From the members' stand and the Birdcage to the millions of dollars it takes to bring a horse to the mounting yard (let alone the winning post), it's the ultimate in elitism. Yet such is the mythology of the Cup, enlarged over the centuries, it has somehow simultaneously come to be regarded as the people's race. The public has helped make it so, of course, with its gorilla suits and black-tie T-shirts and wildly inappropriate consumption of alcohol. I've never been to Ascot, but I'm pretty sure the grounds aren't full of tottering twentysomethings the way Flemington will be today.

Beyond that, though, something about this race touches the public imagination. Even those of us who will be stone-cold sober and many kilometres from the action will watch, and hold our breath, and care, even if it's just for the few seconds it takes to cover the distance.

So it's no wonder Channel Seven is throwing everything at its broadcast once again. Three hundred staff and 50 cameras have been assigned to the week's coverage (sadly, none of those cameras will be HD). And there's a substantial quotient of talent on screen to cover every aspect of the day. Bruce McAvaney will be presiding over proceedings with his trademark ebullience and, of course, encyclopedic knowledge.

Riding shotgun will be racing royalty Richard Freedman and former jockey Simon Marshall.

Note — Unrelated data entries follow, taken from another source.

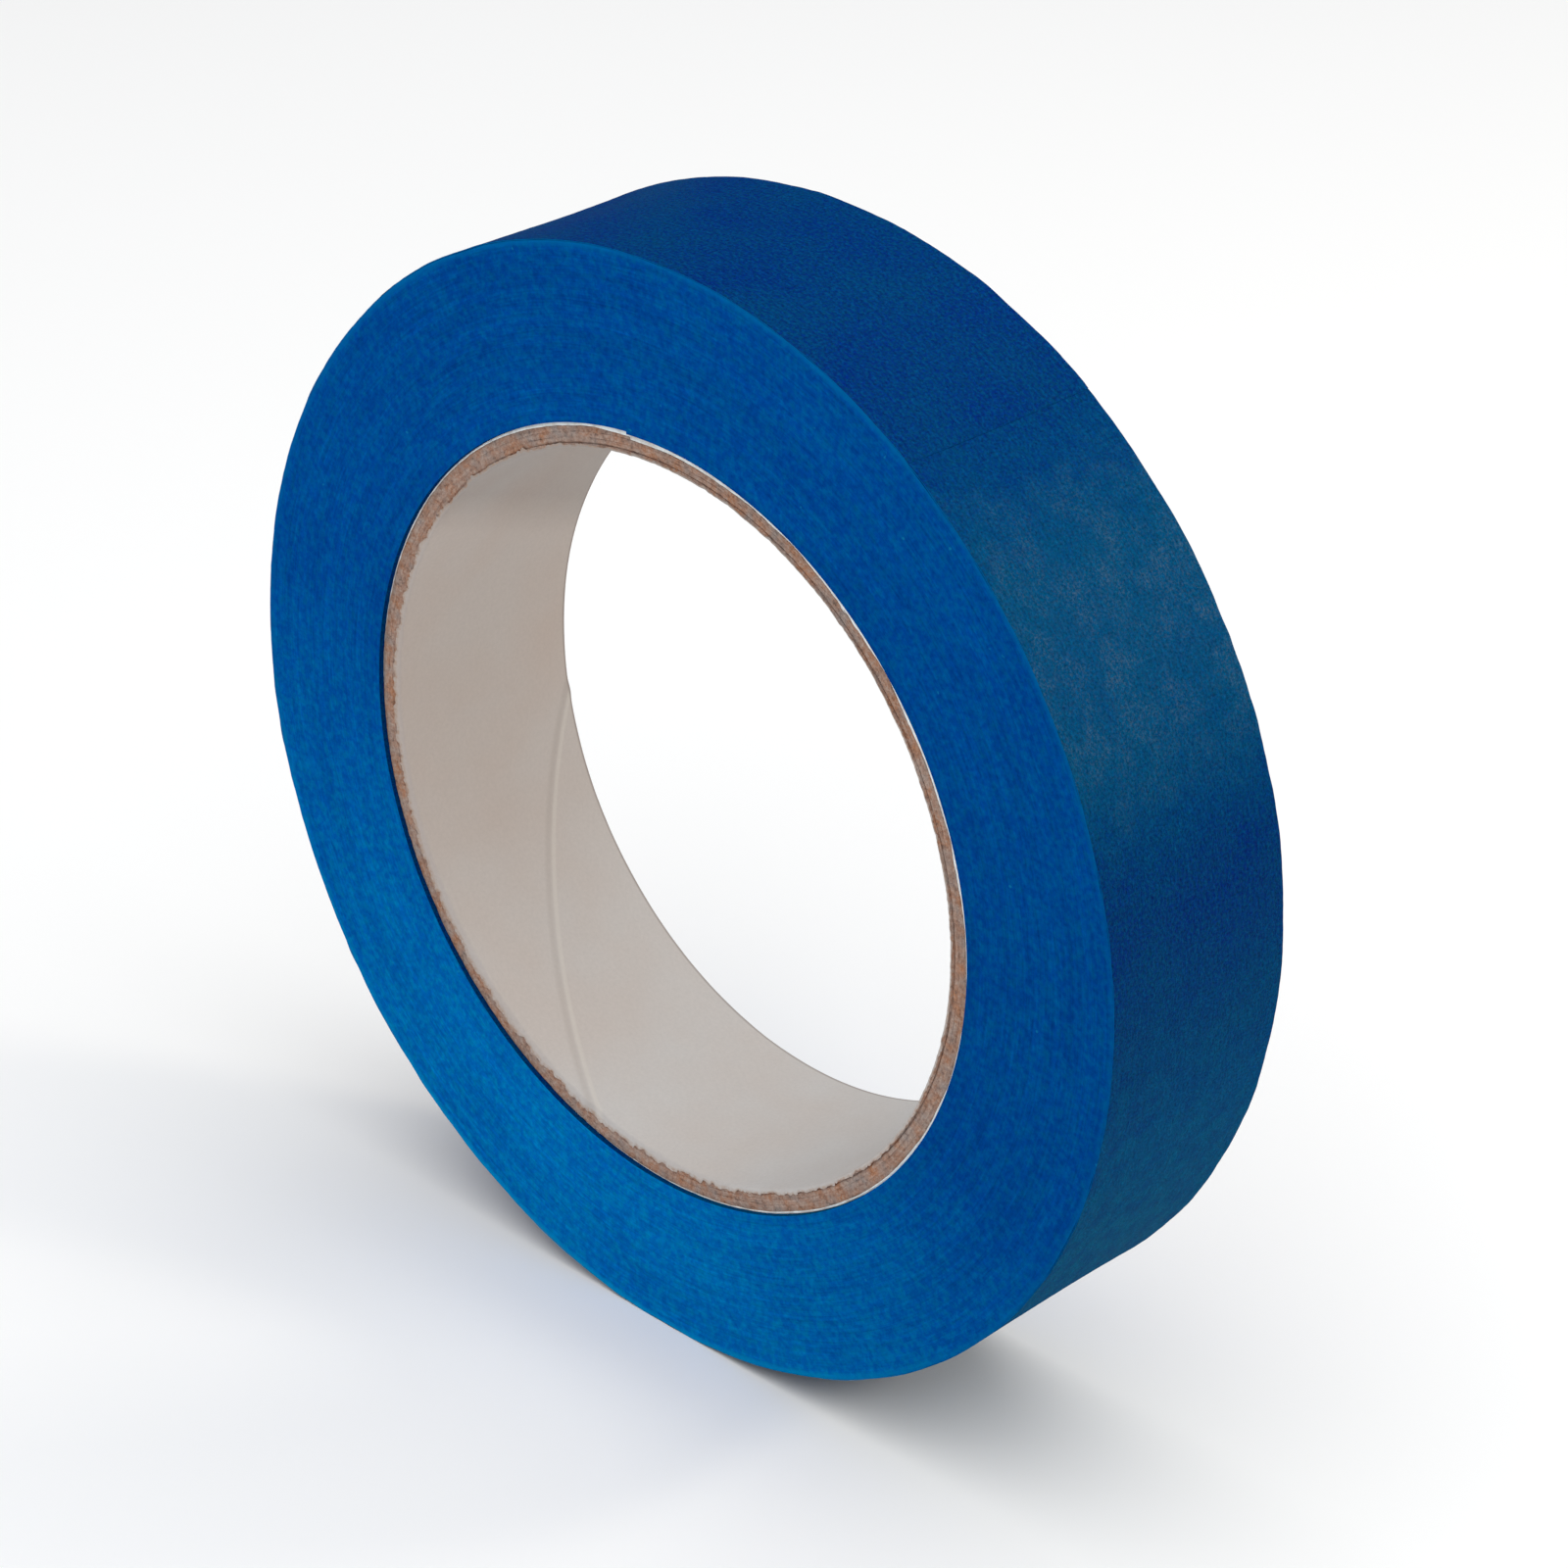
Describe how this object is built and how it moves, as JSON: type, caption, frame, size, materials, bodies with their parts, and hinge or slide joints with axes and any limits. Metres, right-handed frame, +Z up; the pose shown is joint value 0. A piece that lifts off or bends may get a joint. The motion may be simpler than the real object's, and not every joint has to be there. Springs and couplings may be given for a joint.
{
  "type": "masking tape roll",
  "caption": "Roll of blue crepe-paper masking tape on a lined cardboard core, standing on its rim, with a free end that peels up.",
  "frame": {"origin": "centre of the hole through the core, half-way between the two faces of the tape", "axes": "+Y along the roll's axis, away from the front face; +Z up as it stands on its rim; +X to the right seen from the front"},
  "size_m": [0.1179, 0.0238, 0.1179],
  "materials": {
    "liner": "smooth pale grey-beige paper, matt",
    "board": "raw brown board, cut edge, matt",
    "wrap": "white paper, matt",
    "tape": "blue crepe paper, faint sheen"
  },
  "bodies": {
    "roll": {"core_liner": "liner", "core_inner_ply": "board", "core_middle_ply": "board", "core_outer_ply": "board", "core_wrap": "wrap", "tape_first_turn": "tape", "tape_pack": "tape", "tape_last_turn": "tape"},
    "tail_1": {"tape_tail_1": "tape"},
    "tail_2": {"tape_tail_2": "tape"},
    "tail_3": {"tape_tail_3": "tape"},
    "tail_4": {"tape_tail_4": "tape"},
    "tail_5": {"tape_tail_5": "tape"},
    "tail_6": {"tape_tail_6": "tape"},
    "tail_7": {"tape_tail_7": "tape"},
    "tail_8": {"tape_tail_8": "tape"},
    "tail_9": {"tape_tail_9": "tape"},
    "tail_10": {"tape_tail_10": "tape"},
    "tail_11": {"tape_tail_11": "tape"},
    "tail_12": {"tape_tail_12": "tape"}
  },
  "joints": [
    {"name": "peel", "type": "hinge", "parent": "roll", "child": "tail_1", "pos_m": [-0.03461, 0, 0.04778], "axis": [0, -1, 0], "range_deg": [0, 20]},
    {"name": "peel_2", "type": "hinge", "parent": "tail_1", "child": "tail_2", "pos_m": [-0.02958, 0, 0.05105], "axis": [0, -1, 0], "range_deg": [0, 18]},
    {"name": "peel_3", "type": "hinge", "parent": "tail_2", "child": "tail_3", "pos_m": [-0.02425, 0, 0.05379], "axis": [0, -1, 0], "range_deg": [0, 15]},
    {"name": "peel_4", "type": "hinge", "parent": "tail_3", "child": "tail_4", "pos_m": [-0.01866, 0, 0.05597], "axis": [0, -1, 0], "range_deg": [0, 12]},
    {"name": "peel_5", "type": "hinge", "parent": "tail_4", "child": "tail_5", "pos_m": [-0.01288, 0, 0.05758], "axis": [0, -1, 0], "range_deg": [0, 9]},
    {"name": "peel_6", "type": "hinge", "parent": "tail_5", "child": "tail_6", "pos_m": [-0.00697, 0, 0.05859], "axis": [0, -1, 0], "range_deg": [0, 7]},
    {"name": "peel_7", "type": "hinge", "parent": "tail_6", "child": "tail_7", "pos_m": [-0.00099, 0, 0.05899], "axis": [0, -1, 0], "range_deg": [0, 6]},
    {"name": "peel_8", "type": "hinge", "parent": "tail_7", "child": "tail_8", "pos_m": [0.00501, 0, 0.05879], "axis": [0, -1, 0], "range_deg": [0, 5.4]},
    {"name": "peel_9", "type": "hinge", "parent": "tail_8", "child": "tail_9", "pos_m": [0.01095, 0, 0.05798], "axis": [0, -1, 0], "range_deg": [0, 5]},
    {"name": "peel_10", "type": "hinge", "parent": "tail_9", "child": "tail_10", "pos_m": [0.01678, 0, 0.05656], "axis": [0, -1, 0], "range_deg": [0, 4.8]},
    {"name": "peel_11", "type": "hinge", "parent": "tail_10", "child": "tail_11", "pos_m": [0.02243, 0, 0.05457], "axis": [0, -1, 0], "range_deg": [0, 4.8]},
    {"name": "peel_12", "type": "hinge", "parent": "tail_11", "child": "tail_12", "pos_m": [0.02786, 0, 0.05201], "axis": [0, -1, 0], "range_deg": [0, 4.8]}
  ],
  "couplings": [
    {"joint": "peel_2", "follows": "peel", "ratio": 0.9},
    {"joint": "peel_3", "follows": "peel", "ratio": 0.75},
    {"joint": "peel_4", "follows": "peel", "ratio": 0.6},
    {"joint": "peel_5", "follows": "peel", "ratio": 0.45},
    {"joint": "peel_6", "follows": "peel", "ratio": 0.35},
    {"joint": "peel_7", "follows": "peel", "ratio": 0.3},
    {"joint": "peel_8", "follows": "peel", "ratio": 0.27},
    {"joint": "peel_9", "follows": "peel", "ratio": 0.25},
    {"joint": "peel_10", "follows": "peel", "ratio": 0.24},
    {"joint": "peel_11", "follows": "peel", "ratio": 0.24},
    {"joint": "peel_12", "follows": "peel", "ratio": 0.24}
  ]
}
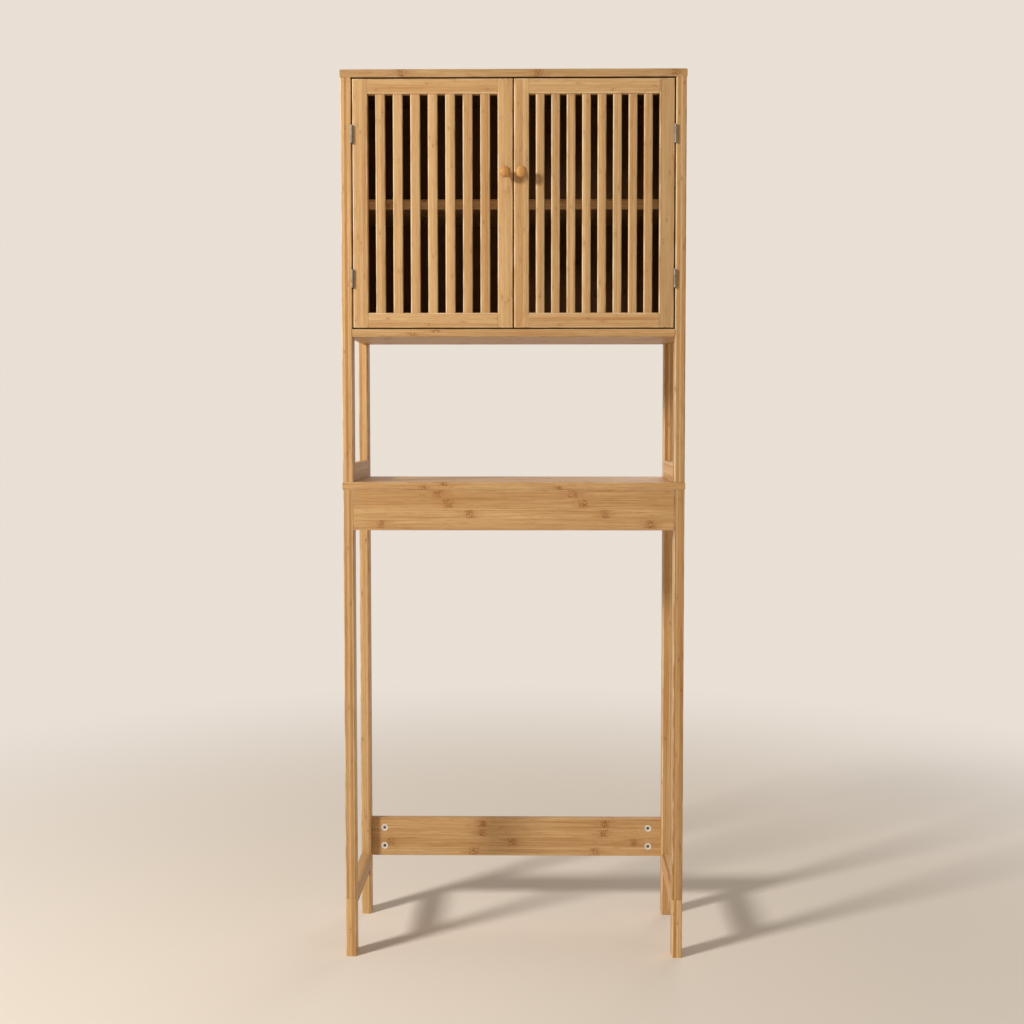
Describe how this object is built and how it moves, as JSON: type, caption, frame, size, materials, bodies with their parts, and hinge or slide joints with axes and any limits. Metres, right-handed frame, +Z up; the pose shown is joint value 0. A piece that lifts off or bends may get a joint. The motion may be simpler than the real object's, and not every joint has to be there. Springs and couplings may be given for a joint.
{
  "type": "over-toilet cabinet",
  "caption": "Tall free-standing bamboo cabinet on long legs that straddles a toilet, with a closed slatted-door cupboard above an open shelf.",
  "frame": {"origin": "on the floor, in the middle of the width, and of the depth measured with the knobs", "axes": "+X to the right as seen from the front, -Y out of the doors, +Z up"},
  "size_m": [0.66, 0.273, 1.716],
  "materials": {
    "bamboo_bars": "clear satin lacquer on laminated bamboo",
    "bamboo_boards": "clear satin lacquer on laminated bamboo",
    "knob_wood": "turned and lacquered bamboo",
    "back_board": "thin bamboo-faced board",
    "hinge_steel": "dull plated steel",
    "zinc_fittings": "cast zinc",
    "plated_steel": "zinc plated",
    "catch_plastic": "moulded brown plastic"
  },
  "bodies": {
    "cabinet": {"back_apron": "bamboo_bars", "back_panel": "back_board", "back_stretcher": "bamboo_bars", "cabinet_bottom": "bamboo_boards", "cam_fittings": "zinc_fittings", "door_catch": "catch_plastic", "front_apron": "bamboo_bars", "hinge_pins": "hinge_steel", "inner_shelf": "bamboo_boards", "left_apron": "bamboo_bars", "left_back_leg": "bamboo_bars", "left_back_post": "bamboo_bars", "left_front_leg": "bamboo_bars", "left_front_post": "bamboo_bars", "left_shelf_rail": "bamboo_bars", "left_side_panel": "bamboo_bars", "left_stretcher": "bamboo_bars", "open_shelf": "bamboo_boards", "post_hinge_leaves": "hinge_steel", "right_apron": "bamboo_bars", "right_back_leg": "bamboo_bars", "right_back_post": "bamboo_bars", "right_front_leg": "bamboo_bars", "right_front_post": "bamboo_bars", "right_shelf_rail": "bamboo_bars", "right_side_panel": "bamboo_bars", "right_stretcher": "bamboo_bars", "shelf_pins": "plated_steel", "top_panel": "bamboo_boards"},
    "left_door": {"left_door_bottom_rail": "bamboo_bars", "left_door_hinge_leaves": "hinge_steel", "left_door_hinge_stile": "bamboo_bars", "left_door_knob": "knob_wood", "left_door_knob_screw": "plated_steel", "left_door_meeting_stile": "bamboo_bars", "left_door_slat_1": "bamboo_bars", "left_door_slat_2": "bamboo_bars", "left_door_slat_3": "bamboo_bars", "left_door_slat_4": "bamboo_bars", "left_door_slat_5": "bamboo_bars", "left_door_slat_6": "bamboo_bars", "left_door_slat_7": "bamboo_bars", "left_door_strike": "plated_steel", "left_door_top_rail": "bamboo_bars"},
    "right_door": {"right_door_bottom_rail": "bamboo_bars", "right_door_hinge_leaves": "hinge_steel", "right_door_hinge_stile": "bamboo_bars", "right_door_knob": "knob_wood", "right_door_knob_screw": "plated_steel", "right_door_meeting_stile": "bamboo_bars", "right_door_slat_1": "bamboo_bars", "right_door_slat_2": "bamboo_bars", "right_door_slat_3": "bamboo_bars", "right_door_slat_4": "bamboo_bars", "right_door_slat_5": "bamboo_bars", "right_door_slat_6": "bamboo_bars", "right_door_slat_7": "bamboo_bars", "right_door_slat_8": "bamboo_bars", "right_door_strike": "plated_steel", "right_door_top_rail": "bamboo_bars"}
  },
  "joints": [
    {"name": "left_door_hinge", "type": "hinge", "parent": "cabinet", "child": "left_door", "pos_m": [-0.30775, -0.115, 1.463], "axis": [0, 0, -1], "range_deg": [0, 180]},
    {"name": "right_door_hinge", "type": "hinge", "parent": "cabinet", "child": "right_door", "pos_m": [0.30775, -0.115, 1.463], "axis": [0, 0, 1], "range_deg": [0, 180]}
  ]
}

I have loved the inclusion of Francesca Cumani during the past few years. Too few mainstream sports in Australia (if racing is, in fact, a sport) have female commentators. She always has something intelligent to contribute. And then, of course, there's that other aspect to Cup day that for many is the real reason to tune in: the frocks. This year we're celebrating 50 years of fashions on the field, so as well as ogling the love or laugh-at outfits of the hopefuls this year, we'll get to see a bit of a retrospective of fashions past. What's not to like?